People who create sustainable wealth spend their time and money learning about how money works and continuously getting financial education around different wealth-building principles. This is what gives them the skillset, mindset, and toolset to create sustainable wealth.
Many people find themselves in difficult financial situations simply because they lack knowledge about money and how to make it work for them. Whether it’s understanding how to invest, the importance of credit scores, or the basics of budgeting, a lack of financial knowledge can keep you from making informed decisions.
Pro Tip
Invest time in educating yourself about personal finance. Read books, take online courses, or attend workshops that focus on money management, investing, taxes, and even economic policies and how they affect consumer finances.

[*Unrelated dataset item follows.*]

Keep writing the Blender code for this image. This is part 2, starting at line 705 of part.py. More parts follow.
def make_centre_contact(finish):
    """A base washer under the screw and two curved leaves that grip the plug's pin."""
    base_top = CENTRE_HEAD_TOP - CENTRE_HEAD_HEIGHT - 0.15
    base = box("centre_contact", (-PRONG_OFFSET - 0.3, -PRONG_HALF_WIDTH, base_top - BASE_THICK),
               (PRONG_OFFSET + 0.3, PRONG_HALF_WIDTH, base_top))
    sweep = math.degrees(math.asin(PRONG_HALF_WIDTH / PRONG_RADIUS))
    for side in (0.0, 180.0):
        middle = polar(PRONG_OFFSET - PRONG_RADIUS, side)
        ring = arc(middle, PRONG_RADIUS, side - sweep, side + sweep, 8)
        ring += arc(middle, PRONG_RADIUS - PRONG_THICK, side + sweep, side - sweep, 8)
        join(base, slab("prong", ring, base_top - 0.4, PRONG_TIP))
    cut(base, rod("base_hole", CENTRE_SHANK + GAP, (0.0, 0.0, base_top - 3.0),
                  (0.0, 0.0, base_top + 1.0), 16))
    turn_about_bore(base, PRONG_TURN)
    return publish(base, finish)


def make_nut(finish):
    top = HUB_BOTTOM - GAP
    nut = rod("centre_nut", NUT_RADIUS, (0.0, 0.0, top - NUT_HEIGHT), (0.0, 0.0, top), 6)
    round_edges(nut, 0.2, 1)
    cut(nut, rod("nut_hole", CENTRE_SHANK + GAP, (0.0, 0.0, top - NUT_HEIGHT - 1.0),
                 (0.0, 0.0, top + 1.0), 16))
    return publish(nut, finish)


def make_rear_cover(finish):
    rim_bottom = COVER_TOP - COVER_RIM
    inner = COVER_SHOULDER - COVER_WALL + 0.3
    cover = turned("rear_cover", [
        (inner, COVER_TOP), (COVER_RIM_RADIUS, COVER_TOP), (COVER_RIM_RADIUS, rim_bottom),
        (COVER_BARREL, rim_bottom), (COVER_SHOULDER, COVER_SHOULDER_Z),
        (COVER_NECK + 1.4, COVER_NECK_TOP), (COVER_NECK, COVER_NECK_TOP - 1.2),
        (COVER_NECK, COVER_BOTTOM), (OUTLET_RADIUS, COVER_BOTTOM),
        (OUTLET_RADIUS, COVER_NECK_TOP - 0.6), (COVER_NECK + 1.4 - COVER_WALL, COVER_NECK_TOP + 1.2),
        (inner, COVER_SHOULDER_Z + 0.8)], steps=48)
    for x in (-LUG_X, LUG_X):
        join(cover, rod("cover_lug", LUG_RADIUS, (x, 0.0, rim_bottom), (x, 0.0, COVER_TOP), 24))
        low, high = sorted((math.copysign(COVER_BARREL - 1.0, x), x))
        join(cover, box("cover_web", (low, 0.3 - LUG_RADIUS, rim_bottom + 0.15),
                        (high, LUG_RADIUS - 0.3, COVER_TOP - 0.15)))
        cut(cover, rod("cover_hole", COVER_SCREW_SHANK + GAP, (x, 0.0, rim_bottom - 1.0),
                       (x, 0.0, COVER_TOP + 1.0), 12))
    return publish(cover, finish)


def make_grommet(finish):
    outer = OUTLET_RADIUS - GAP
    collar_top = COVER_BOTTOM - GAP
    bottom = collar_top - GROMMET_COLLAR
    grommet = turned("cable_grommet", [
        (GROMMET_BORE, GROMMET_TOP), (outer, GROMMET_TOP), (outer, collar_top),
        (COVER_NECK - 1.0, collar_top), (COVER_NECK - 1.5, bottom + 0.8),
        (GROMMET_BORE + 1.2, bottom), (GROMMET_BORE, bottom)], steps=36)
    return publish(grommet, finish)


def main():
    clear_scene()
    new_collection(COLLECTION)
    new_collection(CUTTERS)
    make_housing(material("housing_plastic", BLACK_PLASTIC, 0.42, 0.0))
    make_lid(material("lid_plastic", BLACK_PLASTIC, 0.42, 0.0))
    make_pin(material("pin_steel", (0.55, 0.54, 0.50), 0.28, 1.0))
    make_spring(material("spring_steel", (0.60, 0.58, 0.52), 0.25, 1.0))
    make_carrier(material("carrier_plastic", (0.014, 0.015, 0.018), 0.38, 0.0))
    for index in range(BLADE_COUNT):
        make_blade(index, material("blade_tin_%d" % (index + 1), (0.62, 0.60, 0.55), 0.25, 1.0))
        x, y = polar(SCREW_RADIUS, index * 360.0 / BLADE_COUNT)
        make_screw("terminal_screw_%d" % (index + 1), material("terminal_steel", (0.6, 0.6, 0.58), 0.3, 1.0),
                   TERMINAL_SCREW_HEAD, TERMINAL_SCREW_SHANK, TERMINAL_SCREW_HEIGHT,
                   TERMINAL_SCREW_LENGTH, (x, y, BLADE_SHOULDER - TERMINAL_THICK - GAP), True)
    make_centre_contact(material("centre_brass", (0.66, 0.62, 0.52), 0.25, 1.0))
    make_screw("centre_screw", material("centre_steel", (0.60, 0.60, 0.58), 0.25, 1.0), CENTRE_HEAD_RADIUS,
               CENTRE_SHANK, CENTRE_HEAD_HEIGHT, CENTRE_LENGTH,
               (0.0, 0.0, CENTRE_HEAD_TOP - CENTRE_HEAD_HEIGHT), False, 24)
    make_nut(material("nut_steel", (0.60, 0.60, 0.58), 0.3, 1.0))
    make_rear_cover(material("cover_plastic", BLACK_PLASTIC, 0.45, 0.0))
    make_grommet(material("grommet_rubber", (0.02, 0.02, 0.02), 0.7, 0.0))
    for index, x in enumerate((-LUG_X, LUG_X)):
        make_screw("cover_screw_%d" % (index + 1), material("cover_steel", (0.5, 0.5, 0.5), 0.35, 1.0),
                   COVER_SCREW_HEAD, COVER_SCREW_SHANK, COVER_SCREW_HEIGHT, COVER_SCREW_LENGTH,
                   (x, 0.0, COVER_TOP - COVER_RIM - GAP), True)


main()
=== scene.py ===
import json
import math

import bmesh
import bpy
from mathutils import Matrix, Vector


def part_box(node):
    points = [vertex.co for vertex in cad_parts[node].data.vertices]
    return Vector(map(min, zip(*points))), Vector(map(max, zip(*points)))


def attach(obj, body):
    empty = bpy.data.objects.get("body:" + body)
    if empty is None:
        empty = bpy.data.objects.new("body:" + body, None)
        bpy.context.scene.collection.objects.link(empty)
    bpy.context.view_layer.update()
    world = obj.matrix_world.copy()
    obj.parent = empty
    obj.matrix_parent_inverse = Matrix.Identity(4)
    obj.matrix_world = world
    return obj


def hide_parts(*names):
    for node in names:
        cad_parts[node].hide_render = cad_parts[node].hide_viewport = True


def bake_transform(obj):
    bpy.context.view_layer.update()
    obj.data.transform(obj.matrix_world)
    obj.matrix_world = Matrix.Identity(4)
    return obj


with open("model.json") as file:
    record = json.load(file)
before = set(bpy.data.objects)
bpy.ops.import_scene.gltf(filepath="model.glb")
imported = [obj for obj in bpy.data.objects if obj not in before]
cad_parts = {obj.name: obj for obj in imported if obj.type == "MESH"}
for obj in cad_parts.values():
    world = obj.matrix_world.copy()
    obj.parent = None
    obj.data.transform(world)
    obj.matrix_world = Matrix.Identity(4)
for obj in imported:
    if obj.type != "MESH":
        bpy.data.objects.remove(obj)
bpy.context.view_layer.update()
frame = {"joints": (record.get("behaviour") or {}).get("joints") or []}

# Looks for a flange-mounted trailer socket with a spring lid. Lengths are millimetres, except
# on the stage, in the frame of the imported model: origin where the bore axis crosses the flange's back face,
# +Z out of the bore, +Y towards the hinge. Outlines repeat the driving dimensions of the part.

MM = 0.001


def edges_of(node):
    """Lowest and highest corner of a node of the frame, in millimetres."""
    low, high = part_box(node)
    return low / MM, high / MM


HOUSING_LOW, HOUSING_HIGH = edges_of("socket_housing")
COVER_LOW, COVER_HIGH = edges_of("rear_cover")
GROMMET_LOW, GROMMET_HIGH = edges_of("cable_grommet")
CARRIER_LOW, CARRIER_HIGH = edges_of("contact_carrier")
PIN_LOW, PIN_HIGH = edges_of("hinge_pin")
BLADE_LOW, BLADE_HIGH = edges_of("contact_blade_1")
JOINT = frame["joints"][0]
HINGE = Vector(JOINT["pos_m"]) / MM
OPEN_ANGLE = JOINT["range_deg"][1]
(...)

Knowledge is power, and power enables wealth creation.
Ignoring Debt
Another money habit keeping you from wealth is Ignoring Debt
Debt can be a significant pathway to wealth and can also be a barrier to wealth accumulation. Many people do not view debt as a beneficial tool for building wealth, either due to a lack of knowledge or simply because of ignorance. Some carry credit card debt or loans without a clear repayment plan.
So, ignoring debt can lead to increased interest payments and financial stress. It can be a source of income depletion and keep you from becoming rich and achieving financial well-being.

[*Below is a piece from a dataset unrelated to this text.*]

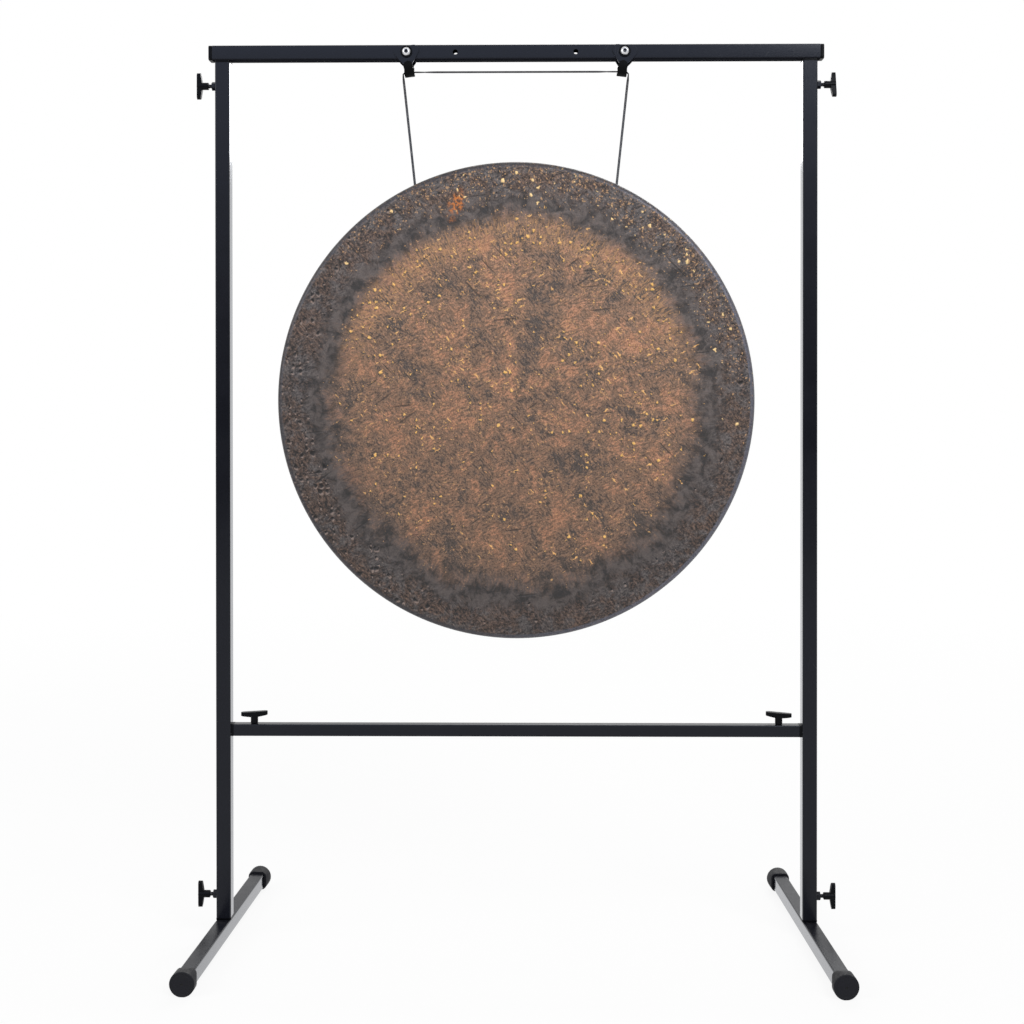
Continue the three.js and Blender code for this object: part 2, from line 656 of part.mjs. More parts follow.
// Front outline of the sleeve: round at the top, drawn in at its waist, with a lip at the bottom
function sleeveOutline() {
  const bottom = -HANGER_DROP - OVERRUN;
  const shape = new THREE.Shape();
  shape.absarc(0, -SLEEVE_TOP - SLEEVE_HALF, SLEEVE_HALF, 0, Math.PI);
  shape.lineTo(-SLEEVE_WAIST_HALF, -SLEEVE_WAIST);
  shape.lineTo(-SLEEVE_HALF, -SLEEVE_LIP);
  shape.lineTo(-SLEEVE_HALF, bottom);
  shape.lineTo(SLEEVE_HALF, bottom);
  shape.lineTo(SLEEVE_HALF, -SLEEVE_LIP);
  shape.lineTo(SLEEVE_WAIST_HALF, -SLEEVE_WAIST);
  shape.closePath();
  return shape;
}

function hangerSleeve() {
  const layer = SLEEVE + SLEEVE_GAP;
  const band = channel(STRAP_INSIDE - layer, STRAP_OUTSIDE + layer, 0);
  const body = common(band, extrudeDeep(sleeveOutline(), HANGER_DEPTH));
  return cut(body, strapBody(SLEEVE_GAP));
}

function hanger(side) {
  const group = groupAt(side.sign * HANGER_X, 0, BAR_CENTRE_Z,
    piece(`hanger_strap_${side.name}`, 'powder_coat', hangerStrap()),
    piece(`hanger_sleeve_${side.name}`, 'rubber', hangerSleeve()));
  group.rotation.y = side.sign * HANGER_LEAN;
  return group;
}

// Cord

const RUN_HALF = DROP_ROUTE[0][0] - SEAT_GAP;
const RUN_Z = BAR_CENTRE_Z + DROP_ROUTE[0][1];

// Section of a cord in the plane of the frame: its height in that plane and its depth along Y
function cordSection(height, depth) {
  const points = Array.from({ length: CORD_SIDES }, (_, index) => {
    const angle = (index * 2 * Math.PI) / CORD_SIDES;
    return new THREE.Vector2((height / 2) * Math.cos(angle), (depth / 2) * Math.sin(angle));
  });
  return new THREE.Shape(points);
}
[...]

Ignoring debt can also hinder you from taking advantage of good debts as a source of investment capital that can boost your wealth accumulation process.
Pro Tip
Make a plan to tackle your debt. Consider using the snowball method (which is paying off the smallest debts first) or the avalanche method (paying off the highest-interest debts first). Whichever method you choose, do it and be intentional. It’s all about taking proactive steps to reduce your debt load.
As you tackle your existing debt, you are setting yourself up for a good credit rating that will allow you to take advantage of good debts for investing and building wealth.
Relying Solely on One Income Source
In today’s ever-changing economy, relying solely on a single income can be risky. Job security is not guaranteed, and having multiple income streams can provide a safety net and accelerate wealth building.
Pro Tip
Explore passive income opportunities or side hustles that align with your skills and interests. Whether it’s freelancing, investing in the stock market or real estate, or starting an online business, diversifying your income can boost your financial stability and help you create wealth.
Emotional Spending
Many people turn to shopping as a way of coping with stress, boredom, or other emotions. This emotional spending can lead to regret after the fact! It’s like crying over a spilled milk.
Emotional spending can lead to financial strain because you are spending your money on things you don’t need. It hinders your ability to save and invest to create wealth.
Pro Tip
Identify triggers that lead to emotional spending and find healthier alternatives to cope. Whether it’s exercising, reading, or spending time with friends or family, find activities that fulfill you without impacting your finances.
Final Thoughts
Breaking free from the money habits that keep you from becoming rich is not just about changing behaviors; it’s about fostering a wealthy mindset. When you recognize and address these limiting habits, you can take control of your financial future and build wealth.
Remember, the journey to wealth is a marathon, not a sprint. Start small, stay consistent, and watch your financial landscape transform. Your path to richness is within reach!